Key Certifications for Systems Architects

Professional certifications offer a structured way to validate the broad and deep knowledge required for the Systems Architect role. Cloud provider certifications are highly valued, validating an architect’s ability to design and deploy dynamic, cost-effective, and secure applications within their respective cloud ecosystems. Recognized credentials include:

  • AWS Certified Solutions Architect—Professional
  • Microsoft Azure Solutions Architect Expert
  • Google Cloud Professional Cloud Architect

A vendor-neutral certification is also important for demonstrating proficiency in enterprise-level architectural governance. The Open Group Architecture Framework (TOGAF) provides a structured methodology for designing, planning, and managing enterprise architecture. Achieving TOGAF certification demonstrates an understanding of how to align IT strategy with overall business objectives, using a standardized language and process.

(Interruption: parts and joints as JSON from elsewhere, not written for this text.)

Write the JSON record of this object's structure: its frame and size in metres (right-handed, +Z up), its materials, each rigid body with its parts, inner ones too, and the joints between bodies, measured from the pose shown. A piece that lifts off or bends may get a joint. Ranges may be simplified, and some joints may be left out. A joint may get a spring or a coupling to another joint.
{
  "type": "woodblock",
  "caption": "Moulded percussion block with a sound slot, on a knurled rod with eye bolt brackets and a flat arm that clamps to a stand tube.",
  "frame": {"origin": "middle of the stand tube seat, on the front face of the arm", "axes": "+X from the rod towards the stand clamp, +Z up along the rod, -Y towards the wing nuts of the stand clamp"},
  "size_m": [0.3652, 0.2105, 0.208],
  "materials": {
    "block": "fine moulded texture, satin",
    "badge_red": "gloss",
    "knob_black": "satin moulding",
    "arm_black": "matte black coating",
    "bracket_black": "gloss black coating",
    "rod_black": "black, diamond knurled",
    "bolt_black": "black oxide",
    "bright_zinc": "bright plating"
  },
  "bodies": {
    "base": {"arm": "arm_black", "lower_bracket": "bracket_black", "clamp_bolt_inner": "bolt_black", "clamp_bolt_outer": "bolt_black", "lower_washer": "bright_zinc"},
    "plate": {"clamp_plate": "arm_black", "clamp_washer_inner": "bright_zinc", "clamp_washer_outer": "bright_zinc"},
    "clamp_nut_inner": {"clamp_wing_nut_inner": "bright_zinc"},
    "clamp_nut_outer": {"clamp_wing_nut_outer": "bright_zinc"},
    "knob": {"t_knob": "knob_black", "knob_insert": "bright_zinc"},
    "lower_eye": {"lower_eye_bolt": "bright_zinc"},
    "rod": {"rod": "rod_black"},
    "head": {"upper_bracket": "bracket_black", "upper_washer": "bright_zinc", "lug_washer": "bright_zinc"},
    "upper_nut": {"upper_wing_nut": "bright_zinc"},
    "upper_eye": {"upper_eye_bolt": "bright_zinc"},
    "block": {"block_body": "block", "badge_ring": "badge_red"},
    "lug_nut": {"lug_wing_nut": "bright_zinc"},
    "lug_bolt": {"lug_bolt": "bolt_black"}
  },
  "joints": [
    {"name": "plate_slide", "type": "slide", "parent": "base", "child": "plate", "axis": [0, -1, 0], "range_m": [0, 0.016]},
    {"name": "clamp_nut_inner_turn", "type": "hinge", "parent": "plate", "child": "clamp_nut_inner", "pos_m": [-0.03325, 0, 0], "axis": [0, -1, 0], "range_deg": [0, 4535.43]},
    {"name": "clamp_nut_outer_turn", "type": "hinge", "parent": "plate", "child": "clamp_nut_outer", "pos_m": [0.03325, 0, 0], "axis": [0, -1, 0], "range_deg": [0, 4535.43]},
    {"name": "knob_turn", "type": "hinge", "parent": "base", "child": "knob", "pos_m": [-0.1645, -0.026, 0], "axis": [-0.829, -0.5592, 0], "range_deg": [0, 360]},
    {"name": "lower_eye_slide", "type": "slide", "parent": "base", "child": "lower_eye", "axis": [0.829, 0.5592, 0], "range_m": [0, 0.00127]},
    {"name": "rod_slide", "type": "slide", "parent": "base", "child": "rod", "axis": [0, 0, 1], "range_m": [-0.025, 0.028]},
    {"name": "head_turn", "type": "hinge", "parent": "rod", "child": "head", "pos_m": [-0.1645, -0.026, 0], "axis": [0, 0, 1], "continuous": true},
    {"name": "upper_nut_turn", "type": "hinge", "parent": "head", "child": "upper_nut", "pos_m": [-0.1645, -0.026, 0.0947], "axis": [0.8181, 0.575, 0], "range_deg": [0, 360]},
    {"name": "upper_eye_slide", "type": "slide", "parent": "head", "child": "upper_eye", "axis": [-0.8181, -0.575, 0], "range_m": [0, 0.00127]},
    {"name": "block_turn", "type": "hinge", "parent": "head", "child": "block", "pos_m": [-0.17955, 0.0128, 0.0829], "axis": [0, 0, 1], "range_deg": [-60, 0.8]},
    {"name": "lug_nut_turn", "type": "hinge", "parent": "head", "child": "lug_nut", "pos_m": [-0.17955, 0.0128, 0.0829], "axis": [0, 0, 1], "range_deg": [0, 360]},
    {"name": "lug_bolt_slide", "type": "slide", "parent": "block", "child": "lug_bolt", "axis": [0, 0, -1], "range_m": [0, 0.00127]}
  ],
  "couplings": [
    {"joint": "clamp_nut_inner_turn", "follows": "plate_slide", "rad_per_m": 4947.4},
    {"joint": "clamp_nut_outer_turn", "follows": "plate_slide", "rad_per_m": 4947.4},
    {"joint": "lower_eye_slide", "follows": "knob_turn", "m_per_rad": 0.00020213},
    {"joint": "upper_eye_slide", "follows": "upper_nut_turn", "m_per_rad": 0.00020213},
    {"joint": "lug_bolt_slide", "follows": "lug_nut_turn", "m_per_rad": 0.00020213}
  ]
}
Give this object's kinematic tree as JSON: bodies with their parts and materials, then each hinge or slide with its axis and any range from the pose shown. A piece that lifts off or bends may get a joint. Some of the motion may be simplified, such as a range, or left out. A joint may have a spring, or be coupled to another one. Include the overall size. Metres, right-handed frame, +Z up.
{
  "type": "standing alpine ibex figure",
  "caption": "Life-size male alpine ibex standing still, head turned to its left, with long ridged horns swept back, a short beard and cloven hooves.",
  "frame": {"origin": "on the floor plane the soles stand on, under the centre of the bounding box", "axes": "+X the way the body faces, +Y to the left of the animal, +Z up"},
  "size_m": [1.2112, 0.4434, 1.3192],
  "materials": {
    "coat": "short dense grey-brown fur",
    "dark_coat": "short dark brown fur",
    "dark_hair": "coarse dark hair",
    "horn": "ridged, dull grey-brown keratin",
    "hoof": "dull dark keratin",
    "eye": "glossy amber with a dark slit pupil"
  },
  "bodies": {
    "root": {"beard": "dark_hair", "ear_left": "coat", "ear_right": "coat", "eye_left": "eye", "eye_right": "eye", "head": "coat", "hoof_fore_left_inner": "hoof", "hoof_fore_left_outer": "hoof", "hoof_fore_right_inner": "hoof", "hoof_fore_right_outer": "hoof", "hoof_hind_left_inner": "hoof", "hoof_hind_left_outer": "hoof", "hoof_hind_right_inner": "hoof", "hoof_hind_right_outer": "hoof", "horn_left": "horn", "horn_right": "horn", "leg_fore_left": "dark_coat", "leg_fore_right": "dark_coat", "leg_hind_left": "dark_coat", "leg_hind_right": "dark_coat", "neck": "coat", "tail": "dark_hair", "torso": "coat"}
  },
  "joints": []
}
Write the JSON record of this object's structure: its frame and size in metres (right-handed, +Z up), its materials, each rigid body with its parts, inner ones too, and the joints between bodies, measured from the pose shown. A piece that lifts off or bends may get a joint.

Salary Expectations and Job Outlook

The Systems Architect role commands a high level of compensation, reflecting the responsibility and expertise required for the position. The average annual salary for a Systems Architect in the United States typically falls between $120,000 and $186,000, with top earners exceeding this upper limit. Compensation varies significantly based on factors such as geographic location, industry (e.g., finance and technology often pay higher), and the architect’s specific experience level. The job outlook remains positive, with consistent demand driven by the ongoing need for businesses to modernize and scale their IT infrastructure in response to digital transformation.